Starting a small business can be exciting. However, this excitement is often accompanied by fear of failure. Many entrepreneurs worry about the financial burden of running a new business. After all, it takes money to make money.
The early stages of building a business are especially financially demanding. Without careful planning and meticulous accounting, many first-time entrepreneurs are caught unawares by a number of start-up costs. New entrepreneurs assume that by focusing on selling, they can manage to keep the operation afloat, usually with abysmal results.
It’s important to note that all businesses are different and therefore have different kinds of start-up costs. For instance, online businesses have different needs compared to brick-and-mortar businesses. That said, there are some common start-up expenses that every entrepreneur should be aware of before venturing into a new business.
1. Research expenses
Market research is usually one of the first expenses for any kind of business. During this phase, you research on the viability of your idea, your target customers, how to market your product, how to brand your business effectively and so on.
Skipping this important step in starting a business can be costly in the long run. It can lead to indecision and inaction as you’re unprepared for different scenarios that might challenge your business.
Some business owners choose to do market research all by themselves, while others pay market research firms to assist them. Of course, if you choose to hire a firm, this is a cost that you have to include in your business budget.
2. Borrowing costs
Most entrepreneurs rely on business loans to start their businesses. These loans are accompanied with interest payments. If you don’t take loan interests into account when budgeting, they might be one of those costs that catch you by surprise and derail your business success.
The real cost of taking a loan involves much more than just the interest rates. There are various monetary and nonmonetary costs you should consider before signing the dotted line of the loan papers. Think of the direct financial costs (such as interest rates, points, penalties and required account balances), indirect costs and loan conditions (such as periodic financial reporting, maintenance of certain financial covenants and subordination agreements) and personal guarantees needed to obtain the loan.
Shop around for a bank that offers the best rates. Don’t assume that the rates are set in stone – in many cases, you can negotiate a lower rate. Although the negotiable range is often very small, every bit you save for your start-up counts. After acquiring the loan, make sure to always make your payments in time to avoid expensive penalties.
3. Technology costs
Today’s world is highly digital and to maximise your business success, you will have to invest in building an online presence. Expenses under this umbrella include paying for the creation and maintenance of a website, setting up information systems, and acquiring necessary software for your business.

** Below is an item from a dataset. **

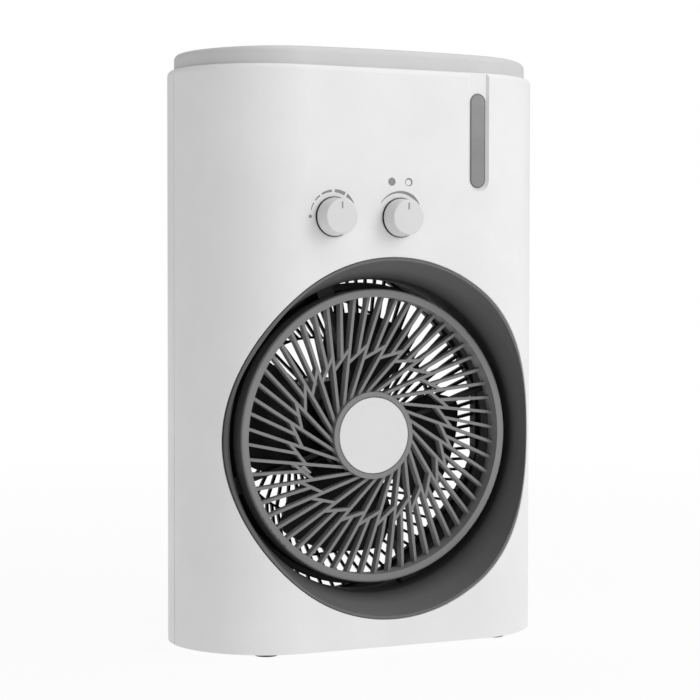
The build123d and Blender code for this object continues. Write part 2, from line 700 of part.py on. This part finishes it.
def switch_body(x, size, depth):
    """Rotary switch: square body with terminals behind and a round bushing through the panel."""
    y0 = FRONT_Y + WALL
    body = block(x - size / 2, x + size / 2, y0, y0 + depth, KNOB_Z - size / 2, KNOB_Z + size / 2)
    body = fillet(body.edges().filter_by(Axis.Y), 2.0)
    tabs = []
    for tab_x in (x - 7, x, x + 7):
        tabs.append(block(tab_x - 2.4, tab_x + 2.4, y0 + depth - 1, y0 + depth + 7, KNOB_Z - 8, KNOB_Z - 7.2))
    body = merged([body, rod(BUSHING_R, FRONT_Y - 3.6, y0 + 1, x, KNOB_Z)] + tabs)
    return body - rod(SWITCH_SHAFT_R + RUN_FIT, -80, -48.6, x, KNOB_Z)


def switch_nut(x):
    hexagon = RegularPolygon(7.4, 6) - Circle(BUSHING_R + 0.02)
    return extrude(facing_front(FRONT_Y, x, KNOB_Z) * hexagon, amount=2.2)


def indicator_window():
    """Smoked pill-shaped lens with a flange behind the wall."""
    lens = window_slot(WINDOW_W, FRONT_Y + CHANNEL_D - 0.5, FRONT_Y + 7)
    return lens + window_slot(WINDOW_W + 4, FRONT_Y + 6, FRONT_Y + 7.2, 4)


def lamp_board():
    board = block(WINDOW_X - 8, WINDOW_X + 8, -52, -50.4, WINDOW_Z0 - 4, WINDOW_Z1 + 4)
    posts = []
    for z in (WINDOW_Z0 - 2.2, WINDOW_Z1 + 2.2):
        posts.append(block(WINDOW_X - 3, WINDOW_X + 3, FRONT_Y + 7.3, -52, z - 1.5, z + 1.5))
    return merged([board] + posts)


def lamps():
    step = (WINDOW_Z1 - WINDOW_Z0) / 4
    return [rod(2.5, -56.5, -52, WINDOW_X, WINDOW_Z0 + step * (i + 0.5)) for i in range(4)]


def run_capacitor():
    can = block(-96, -58, 40.5, BACK_Y - WALL, 320, 344)
    can = fillet(can.edges().filter_by(Axis.Y), 3.0)
    return can & obround(WALL, 0, 400)


def capacitor_strap():
    loop = block(-80, -72, 38.5, BACK_Y - WALL, 318, 346) - block(-81, -71, 40.5, 70, 320, 344)
    feet = block(-80, -72, BACK_Y - WALL - 2, BACK_Y - WALL, 310, 354) - block(-81, -71, 50, 70, 320, 344)
    return (loop + feet) & obround(WALL, 0, 400)


def terminal_block():
    body = block(20, 62, 46, BACK_Y - WALL, 322, 338)
    for i in range(4):
        body = body - rod(2.6, 45, 52, 26 + 10 * i, 330)
    return body


def terminal_screws():
    return [rod(2.5, 48.5, 52, 26 + 10 * i, 330) for i in range(4)]


# ---- base, cord inlet and fixings ----

def cord_gland():
    """Inlet for the supply cord: a rubber bush with a collar behind the casing wall."""
    body = rod(GLAND_R - 0.05, BACK_Y - 8, BACK_Y + 0.01, GLAND_X, GLAND_Z)
    collar = rod(8.0, BACK_Y - WALL - 2.6, BACK_Y - WALL, GLAND_X, GLAND_Z)
    return merged([body, collar]) - rod(3.4, 0, 80, GLAND_X, GLAND_Z)


def cord_clamp():
    """Bridge on the casing floor that grips the cord inside."""
    y0 = 34
    foot = block(GLAND_X - 12, GLAND_X + 12, y0, y0 + 10, BODY_Z0 + WALL, BODY_Z0 + WALL + 8.5)
    bridge = block(GLAND_X - 12, GLAND_X + 12, y0, y0 + 10, BODY_Z0 + WALL, GLAND_Z + 6)
    return (foot + bridge) - rod(3.4, y0 - 1, y0 + 11, GLAND_X, GLAND_Z)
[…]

You can save up on technology-associated costs by doing some of the work yourself. For example, you don’t need to be an IT guru to create a WordPress site or run your business’ social media platforms.
Other budget-friendly options include outsourcing to relatively cheap freelancers. You can ask your network to recommend competent freelancers or use sites such as Fiverr and Indeed to find people to work with.
4. Equipment and supplies
Every good business plan includes equipment and supplies that the business will need in its operations. For instance, if you’re starting a courier business, you will have to invest in some form of transport such as motorbikes, a car, or a truck. If you’re opening a hair salon, you will need hair dryers, hair oils, and hair treatments.
Depending on your industry, the kind of equipment or supplies you need can be one of the major expenses at the beginning. Acquiring the needed equipment is probably the reason many entrepreneurs take business loans.
If the equipment is too expensive to buy at the beginning, consider options such as leasing. No matter how you finance, this should be an area that you prioritise in your budget.
5. Marketing and advertising
A new business is unlikely to succeed without any form of promotion. Promoting a business includes everything that a company does to attract customers or clients. This might include paying for social media ads, advertising in mainstream media, investing in banners, creating business cards and so on.
If it is your first ride on the rodeo, you can easily end up making costly blunders with poor marketing strategies. For instance, you might get excited about seeing your product on a billboard but fail to consider its ROI (return on investment). At the beginning, every expense should be highly calculated. If you can afford it, consider hiring a marketing firm to help you create effective marketing campaigns.
6. Employee costs
If you are planning to hire employees to help you grow your business, you must budget for the cost of wages, salaries, stipends, commissions, overtime pay and other benefits. If you don’t remunerate your employees competitively, it can lead to low morale, lack of commitment, bad publicity and high turnover – all of which can be disastrous to a business.
Additionally, you need to allocate some funds to pay yourself. You might find it difficult to decide how much you need to pay yourself. Determine a realistic amount to withdraw from the business to live on. The goal is to pay yourself enough to sustain both your lifestyle and the business. Include this figure into your monthly budget and as much as possible, avoid taking any extra funds from the business for personal use.